··· PROVIDED MATERIAL

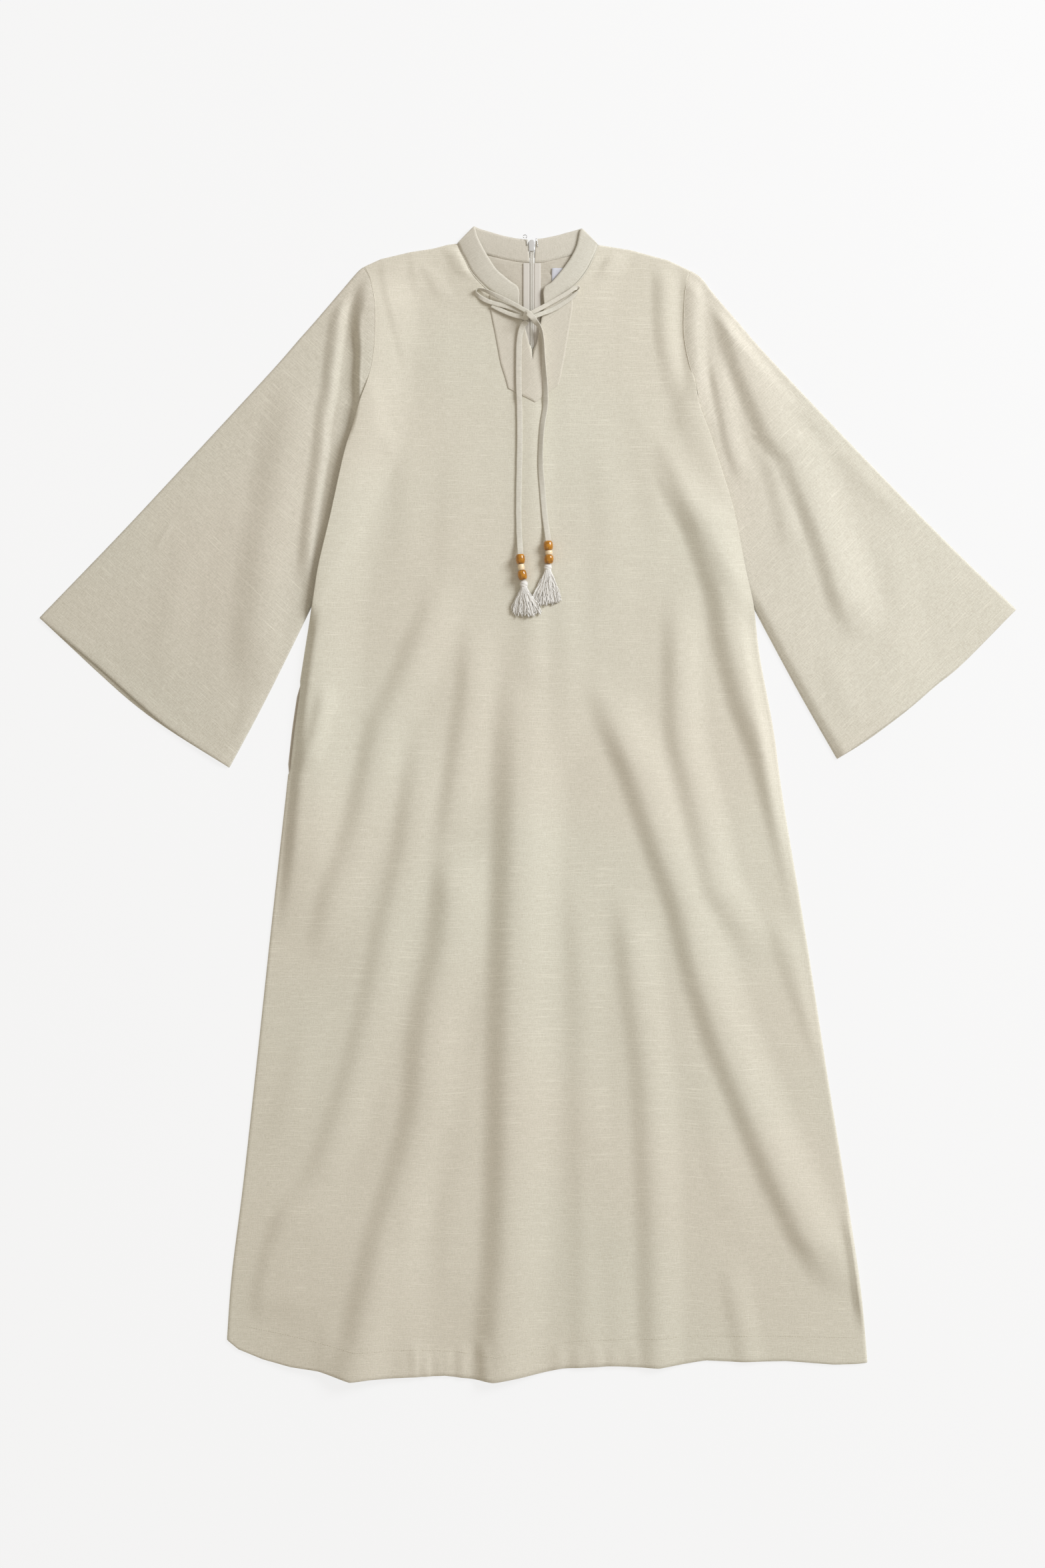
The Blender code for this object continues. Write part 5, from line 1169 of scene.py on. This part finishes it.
def collar_spot(table, position, share):
    """A point in the band: share runs from the neck seam to the free edge. Also the band's width there."""
    neck_x, neck_y, free_x, free_y, neck_z, free_z = through(table, position)
    wide = math.hypot(free_x - neck_x, free_y - neck_y) * PIXEL
    edge = min(share, 1 - share) * wide / PIXEL
    crown = 0.0006 * math.sin(math.pi * share) + WELT * math.exp(-((edge - 1.8) / 0.9) ** 2)
    if position < 9:
        crown -= 0.0007 * math.exp(-((share * wide / PIXEL) / 2.2) ** 2)
    height = blend(neck_z, free_z, share) + crown
    return place(blend(neck_x, free_x, share), blend(neck_y, free_y, share), height), wide


def build_collar(name, node, table, layer):
    shape = Shape()
    rows = []
    along, before = 0, None
    for position in steps_of(COLLAR_STEPS, len(table) - 1):
        middle = collar_spot(table, position, 0.5)[0]
        if before is not None:
            along += (middle - before).length
        before = middle
        row = []
        for share in steps_of(COLLAR_ACROSS, 1):
            where, wide = collar_spot(table, position, share)
            row.append((where, (share * wide + 0.35 * along, along, layer)))
        rows.append(row)
    shape.grid(rows)
    shape.wall(BAND)
    # the seam's rolled edge between the band and the front
    path = []
    for step in range(111):
        neck_x, neck_y, free_x, free_y = through(table, 0.05 + 8.3 * step / 110)[:4]
        x, y = neck_x - (free_x - neck_x) * 0.030, neck_y - (free_y - neck_y) * 0.030
        path.append(place(x, y, front_mid(x, y) + 0.00025))
    sweep(shape, path, *NECK_ROLL, 10, layer)
    made = settle(shape.make(name, "slub_linen_collar"), "linen", node)
    return made


def build_bib():
    shape = Shape()
    over = CLOTH / 2 + BIB_GAP + BIB_THICK / 2
    turn = math.radians(44)
    for table in (BIB_LEFT, BIB_RIGHT):
        rows = []
        for position in steps_of(BIB_DOWN, len(table) - 1):
            ends = half_row(table, position, BIB_TIP)
            row = []
            for share in steps_of(BIB_ACROSS, 1):
                x, y = across_row(ends, share)
                welt = WELT * math.exp(-(math.hypot(ends[2] - x, ends[3] - y) - 1.2) ** 2)
                where = place(x, y, front_mid(x, y) + over + welt)
                row.append((where, (where.x * math.cos(turn) + where.y * math.sin(turn),
                                    where.y * math.cos(turn) - where.x * math.sin(turn), 30)))
            rows.append(row)
        shape.grid(rows)
    shape.wall(BIB_THICK)
    made = settle(shape.make("bib_cloth", "slub_linen_bib"), "linen", "front_bib")
    return made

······

YOUR TASK =>
The data above must be returned in full, exactly as written.

EXERCISE SOLUTION =>
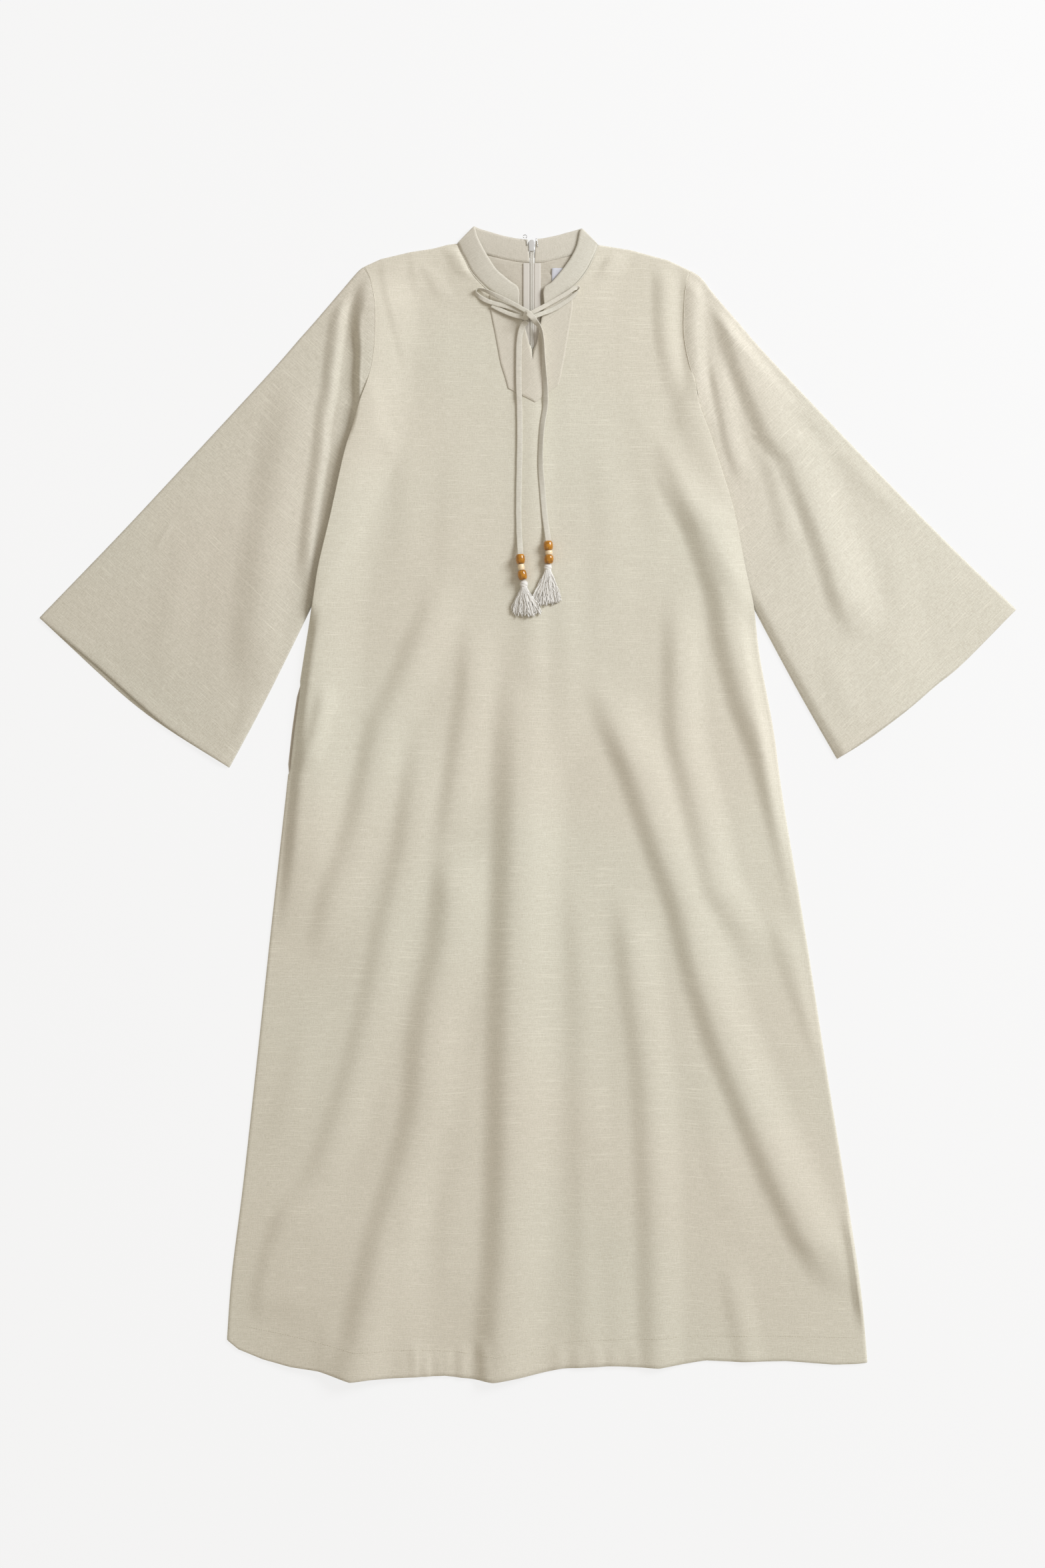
The Blender code for this object continues. Write part 5, from line 1169 of scene.py on. This part finishes it.
def collar_spot(table, position, share):
    """A point in the band: share runs from the neck seam to the free edge. Also the band's width there."""
    neck_x, neck_y, free_x, free_y, neck_z, free_z = through(table, position)
    wide = math.hypot(free_x - neck_x, free_y - neck_y) * PIXEL
    edge = min(share, 1 - share) * wide / PIXEL
    crown = 0.0006 * math.sin(math.pi * share) + WELT * math.exp(-((edge - 1.8) / 0.9) ** 2)
    if position < 9:
        crown -= 0.0007 * math.exp(-((share * wide / PIXEL) / 2.2) ** 2)
    height = blend(neck_z, free_z, share) + crown
    return place(blend(neck_x, free_x, share), blend(neck_y, free_y, share), height), wide


def build_collar(name, node, table, layer):
    shape = Shape()
    rows = []
    along, before = 0, None
    for position in steps_of(COLLAR_STEPS, len(table) - 1):
        middle = collar_spot(table, position, 0.5)[0]
        if before is not None:
            along += (middle - before).length
        before = middle
        row = []
        for share in steps_of(COLLAR_ACROSS, 1):
            where, wide = collar_spot(table, position, share)
            row.append((where, (share * wide + 0.35 * along, along, layer)))
        rows.append(row)
    shape.grid(rows)
    shape.wall(BAND)
    # the seam's rolled edge between the band and the front
    path = []
    for step in range(111):
        neck_x, neck_y, free_x, free_y = through(table, 0.05 + 8.3 * step / 110)[:4]
        x, y = neck_x - (free_x - neck_x) * 0.030, neck_y - (free_y - neck_y) * 0.030
        path.append(place(x, y, front_mid(x, y) + 0.00025))
    sweep(shape, path, *NECK_ROLL, 10, layer)
    made = settle(shape.make(name, "slub_linen_collar"), "linen", node)
    return made


def build_bib():
    shape = Shape()
    over = CLOTH / 2 + BIB_GAP + BIB_THICK / 2
    turn = math.radians(44)
    for table in (BIB_LEFT, BIB_RIGHT):
        rows = []
        for position in steps_of(BIB_DOWN, len(table) - 1):
            ends = half_row(table, position, BIB_TIP)
            row = []
            for share in steps_of(BIB_ACROSS, 1):
                x, y = across_row(ends, share)
                welt = WELT * math.exp(-(math.hypot(ends[2] - x, ends[3] - y) - 1.2) ** 2)
                where = place(x, y, front_mid(x, y) + over + welt)
                row.append((where, (where.x * math.cos(turn) + where.y * math.sin(turn),
                                    where.y * math.cos(turn) - where.x * math.sin(turn), 30)))
            rows.append(row)
        shape.grid(rows)
    shape.wall(BIB_THICK)
    made = settle(shape.make("bib_cloth", "slub_linen_bib"), "linen", "front_bib")
    return made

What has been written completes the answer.